## Challenge:
The listing below contains a span that opens with the line containing "Keep writing the" and closes with the line containing "self.length = self.starts[-1]". Return that span exactly.

## Given entries:
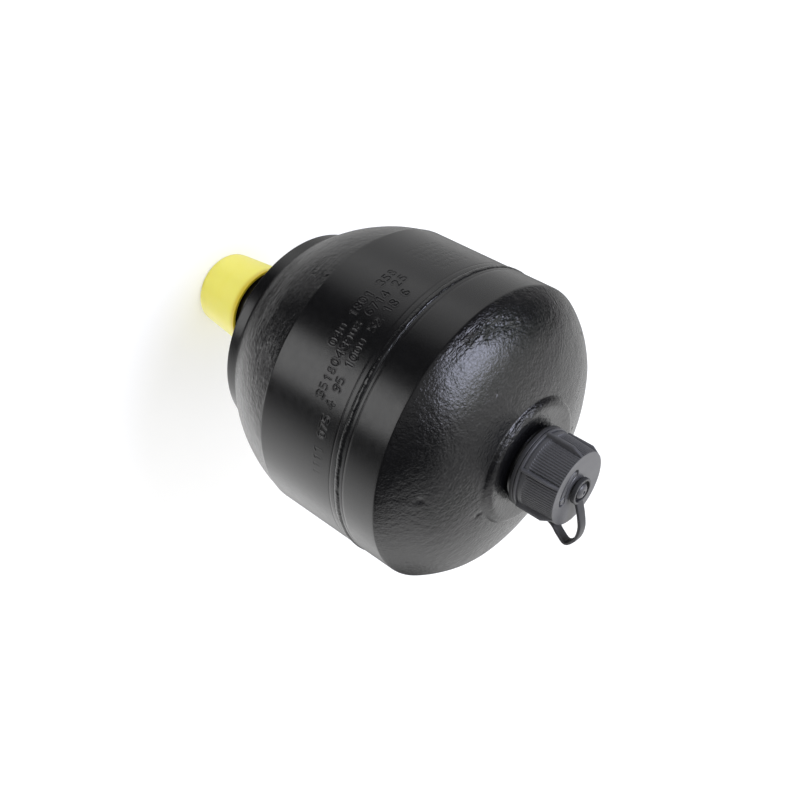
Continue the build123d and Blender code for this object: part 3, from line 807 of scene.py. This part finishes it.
class ACCUMULATOR_OT_fluid_shell(bpy.types.Operator):
    """Forged oil end: turned band with punched digits, forged dome, turned collar, hexagon and port"""

    bl_idname = "accumulator.fluid_shell"
    bl_label = "Fluid shell"

    def execute(self, context):
        settings = context.scene.accumulator
        row = fluid_shell_row()
        out, up = row.T
        start = math.radians(STAMP_START)
        angle = start + np.arange(COLUMNS)[None] * TURN / COLUMNS
        flat = HEX_FLATS / 2 / np.cos((angle - math.radians(HEX_TURN)) % (TURN / 6) - TURN / 12)
        hexed = (up < -COLLAR_FACE - 0.01) & (up > -HEX_END - 0.01) & (out > HEX_FLATS / 2)
        radius = np.where(hexed[:, None], np.minimum(row[:, :1], flat), row[:, :1])
        dome = (up < 0.3 - FLUID_BAND) & (up > -DOME_FOOT - 0.1) & (out > DOME_FOOT_RADIUS - 0.5)
        inner = (up - DOME_BULGE - 4 > -FLUID_BAND - (VESSEL_RADIUS - out) * 2.2) & (out < CHAMBER_RADIUS + 0.1)
        edges = eased((-FLUID_BAND - up) / 0.5) * eased((up + DOME_FOOT) / 2.0)
        points, _, forged, folded = forged_skin(
            row, radius, angle, (dome & ~inner) * edges, FLUID_FOLDS, settings.forging)

        # the punched field is a finer grid that shares its border's points with the coarse faces beside it
        first = int(np.argmin(np.abs(up - STAMP_TOP) + (out < VESSEL_RADIUS - 0.01) * 99))
        tall, wide = STAMP_ROWS * FINE, STAMP_COLUMNS * FINE
        fine_row = STAMP_TOP - np.arange(tall + 1)[:, None] * BAND_STEP / FINE
        fine_angle = start + np.arange(wide + 1)[None] * TURN / COLUMNS / FINE
        depth = stamped_depth(fine_angle + 0 * fine_row, fine_row + 0 * fine_angle, settings)
        depth[edge_mask(tall, wide)] = 0
        patch = turned_grid(VESSEL_RADIUS - depth, fine_row, fine_angle)
        chord = 1 - (1 - math.cos(TURN / COLUMNS / 2)) * np.abs(np.sin(np.arange(wide + 1) * math.pi / FINE))
        patch[[0, -1], :, :2] *= chord[:, None]
        count = len(row) * COLUMNS
        index = count + np.arange((tall + 1) * (wide + 1)).reshape(tall + 1, wide + 1)
        coarse = (first + np.arange(STAMP_ROWS + 1))[:, None] * COLUMNS + np.arange(STAMP_COLUMNS + 1)
        index[::FINE, ::FINE] = np.where(edge_mask(STAMP_ROWS, STAMP_COLUMNS), coarse, index[::FINE, ::FINE])
        fine = np.stack([index[:-1, :-1], index[:-1, 1:], index[1:, 1:], index[1:, :-1]], -1)
        quads = grid_faces(len(row), COLUMNS, True)
        keep = np.ones(quads.shape[:2], bool)
        down, across = slice(first, first + STAMP_ROWS), slice(0, STAMP_COLUMNS)
        keep[down, across] = False
        borders = []
        for place, edge, corner, order in (
            ((first - 1, across), index[0], 3, -1), ((first + STAMP_ROWS, across), index[-1], 1, 1),
            ((down, -1), index[:, 0], 2, 1), ((down, STAMP_COLUMNS), index[:, -1], 4, -1),
        ):
            beside = quads[place]
            between = np.arange(len(beside))[:, None] * FINE + np.arange(1, FINE)[::order]
            borders.append(np.concatenate([beside[:, :corner], edge[between], beside[:, corner:]], 1))
            keep[place] = False
        everything = np.concatenate([points.reshape(-1, 3), patch.reshape(-1, 3)])
        forged, folded = (np.concatenate([each.ravel(), np.zeros(index.size)]) for each in (forged, folded))
        mesh = mesh_of(
            "fluid_shell_forging", everything, [quads[keep], fine, *borders], forged=forged, folded=folded)
        add_piece("fluid_shell_forging", mesh, forged_paint(settings), "fluid_shell")
        return {"FINISHED"}


class ACCUMULATOR_OT_weld_bead(bpy.types.Operator):
    """Rippled weld bead round the seam"""

    bl_idname = "accumulator.weld_bead"
    bl_label = "Weld bead"

    def execute(self, context):
        """Across the bead, v runs from -1 to 1. Its flanks are dressed flush; inside |v| = w the crown rises as
        (1 - (v/w)^2)^0.6, with a shallow undercut just outside. Along it each ripple is a soft saw tooth whose
        crest trails by v^2, and slow noises move its middle, its width and its height."""
        settings = context.scene.accumulator
        angle = np.arange(WELD_COLUMNS)[None] * TURN / WELD_COLUMNS
        v = np.linspace(-1, 1, WELD_ROWS)[:, None]
        round_it = np.concatenate([np.cos(angle) * 12, np.sin(angle) * 12, 0 * angle]).T
        wander = 0.12 * noise(round_it, 1.0, 41) + 0.07 * noise(round_it, 0.25, 42)
        width = 0.74 + 0.1 * noise(round_it, 0.5, 45) + 0.06 * noise(round_it, 0.13, 46)
        height = 0.36 + 0.08 * noise(round_it, 0.8, 43) + 0.05 * noise(round_it, 0.2, 47)
        spacing = settings.ripple_spacing / MM
        phase = angle * VESSEL_RADIUS / spacing - 0.7 * v**2 + 0.9 * noise(round_it, 0.3, 44)
        tooth = phase - np.floor(phase)
        ripple = eased(tooth / 0.7) * (1 - eased((tooth - 0.7) / 0.3))
        off = np.abs(v - wander) / width
        bell = np.clip(1 - off**2, 0, 1) ** 0.6
        undercut = 0.07 * np.exp(-np.square((off - 1.08) / 0.14))
        rim = 1 - eased((np.abs(v) - 0.85) / 0.15)
        radius = VESSEL_RADIUS + (bell * (height + settings.ripple_height / MM * (ripple - 0.4)) - undercut) * rim
        along = v * WELD_GROOVE + 0 * angle
        radius = np.concatenate([radius, VESSEL_RADIUS - WELD_GROOVE + 0 * angle])
        along = np.concatenate([along, 0 * angle])
        crown = np.concatenate([bell, 0 * angle])
        points = turned_grid(radius, along, angle)
        mesh = mesh_of(
            "weld_bead_ripples", points, [grid_faces(WELD_ROWS + 1, WELD_COLUMNS, True)], crown=crown)
        add_piece("weld_bead_ripples", mesh, weld_paint(settings), "weld_bead")
        return {"FINISHED"}


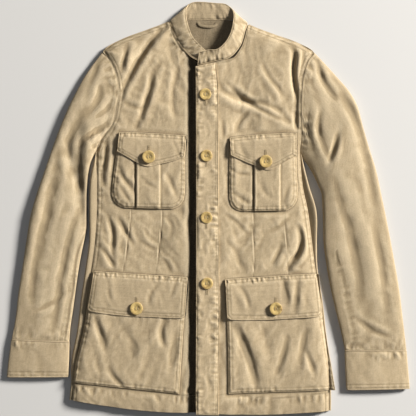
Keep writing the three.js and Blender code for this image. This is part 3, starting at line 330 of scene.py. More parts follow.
class Path:
    """A line of points on the cloth that seams, folds and stitches follow."""

    def __init__(self, points):
        self.points = np.array(points, dtype=float)
        steps = np.diff(self.points, axis=0)
        self.lengths = np.hypot(steps[:, 0], steps[:, 1])
        self.starts = running(self.lengths)
        self.length = self.starts[-1]

    def nearest(self, x, y):
        """Distance to the line, the share of its points passed, and the millimetres passed."""
        best = np.full(np.shape(x), np.inf)
        along = np.zeros(np.shape(x))
        passed = np.zeros(np.shape(x))
        count = len(self.lengths)
        for k in range(count):
            ax, ay = self.points[k]
            bx, by = self.points[k + 1]
            dx, dy = bx - ax, by - ay
            square = dx * dx + dy * dy
            if square == 0:
                continue
            t = clamp(((x - ax) * dx + (y - ay) * dy) / square)
            distance = np.hypot(x - ax - dx * t, y - ay - dy * t)
            closer = distance < best
            best = np.where(closer, distance, best)
            along = np.where(closer, (k + t) / count, along)
            passed = np.where(closer, self.starts[k] + t * self.lengths[k], passed)
        return best, along, passed

    def inside(self, x, y):
        """Whether places lie within the line, which closes on itself."""
        found = np.zeros(np.shape(x), dtype=bool)
        for (ax, ay), (bx, by) in zip(self.points[:-1], self.points[1:]):
            if ay == by:
                continue
            crosses = ((ay > y) != (by > y)) & (x < ax + (y - ay) * (bx - ax) / (by - ay))
            found ^= crosses
        return found

    def moved(self, by):
        """The line moved sideways, to its left where by is positive."""
        step = unit(np.gradient(self.points, axis=0))
        return Path(self.points + by * np.stack([-step[:, 1], step[:, 0]], axis=1))

    def at(self, millimetres):
        """Points at the given millimetres along the line."""
        x = np.interp(millimetres, self.starts, self.points[:, 0])
        y = np.interp(millimetres, self.starts, self.points[:, 1])
        return x, y

    def smoothed(self, count):
        """The line on a smooth curve through its points."""
        rows = {"x": self.points[:, 0], "y": self.points[:, 1]}
        fine = resample(rows, np.linspace(0, len(self.points) - 1, count))
        return Path(points_of(fine, "x", "y"))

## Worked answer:
Keep writing the three.js and Blender code for this image. This is part 3, starting at line 330 of scene.py. More parts follow.
class Path:
    """A line of points on the cloth that seams, folds and stitches follow."""

    def __init__(self, points):
        self.points = np.array(points, dtype=float)
        steps = np.diff(self.points, axis=0)
        self.lengths = np.hypot(steps[:, 0], steps[:, 1])
        self.starts = running(self.lengths)
        self.length = self.starts[-1]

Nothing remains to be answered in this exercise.